Post by investor997 » Thu Oct 19, 2017 12:51 pm

mptfan wrote:
Thu Oct 19, 2017 12:49 pm
investor997 wrote:
Thu Oct 19, 2017 11:28 am
You can always create a new, secret Google account along with an accompanying Google Voice number and use that as the SMS text recovery method. Google Voice numbers are impossible to port out (in theory).
If Google Voice numbers are impossible to port out, then you do not need a secret Google account, you just need a Google Voice number for SMS texts and use that to get your security codes.
Correct. It depends on how paranoid you are.

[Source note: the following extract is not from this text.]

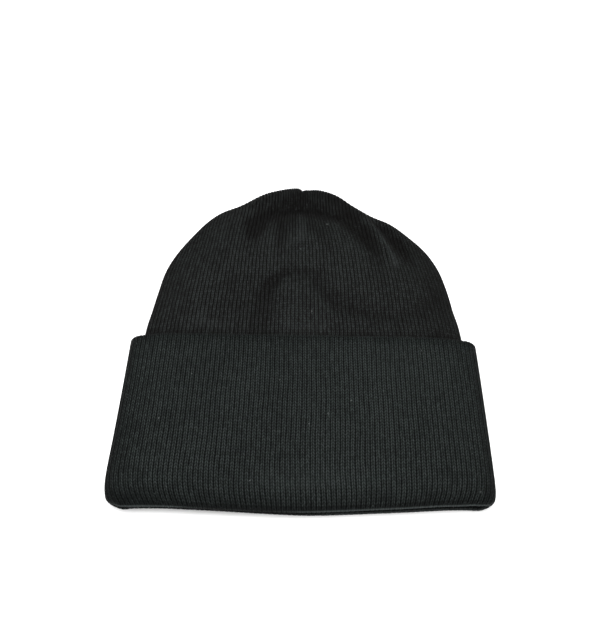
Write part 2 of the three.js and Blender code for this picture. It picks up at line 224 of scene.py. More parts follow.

Google Voice gives you the option to forward SMS texts and phone calls to your cell phone. I think this may be default behavior. You absolutely, positively want to disable this under account settings.

mptfan
Posts: 4426
Joined: Mon Mar 05, 2007 9:58 am

Re: Account security - Hackers gain access to mobile and then break havoc

Post by mptfan » Thu Oct 19, 2017 12:53 pm

investor997 wrote:
Thu Oct 19, 2017 12:51 pm
Google Voice gives you the option to forward SMS texts and phone calls to your cell phone. I think this may be default behavior. You absolutely, positively want to disable this under account settings.
Good point.

Chuck
Posts: 2049
Joined: Thu May 21, 2009 12:19 pm

Re: Account security - Hackers gain access to mobile and then break havoc

Post by Chuck » Thu Oct 19, 2017 2:26 pm

Xpe wrote:
Fri Sep 15, 2017 1:46 pm
"What was your high school name? 238fjkl49sj"
I think we went to high school together!

mptfan
Posts: 4426
Joined: Mon Mar 05, 2007 9:58 am

Re: Account security - Hackers gain access to mobile and then break havoc

Post by mptfan » Thu Oct 19, 2017 3:15 pm

oldcomputerguy wrote:
Thu Oct 19, 2017 12:36 pm
For Fidelity customers, here's another option (that I just discovered yesterday): In the "Alerts" section you can set up a schedule to have Fidelity email you your current balances daily. It becomes trivially easy to keep an eye on your account to make sure nobody has emptied it, and it doesn't even require logging in.
How does that help? Let's say you find out that your account has been emptied when you get your daily alert, isn't it too late at that point?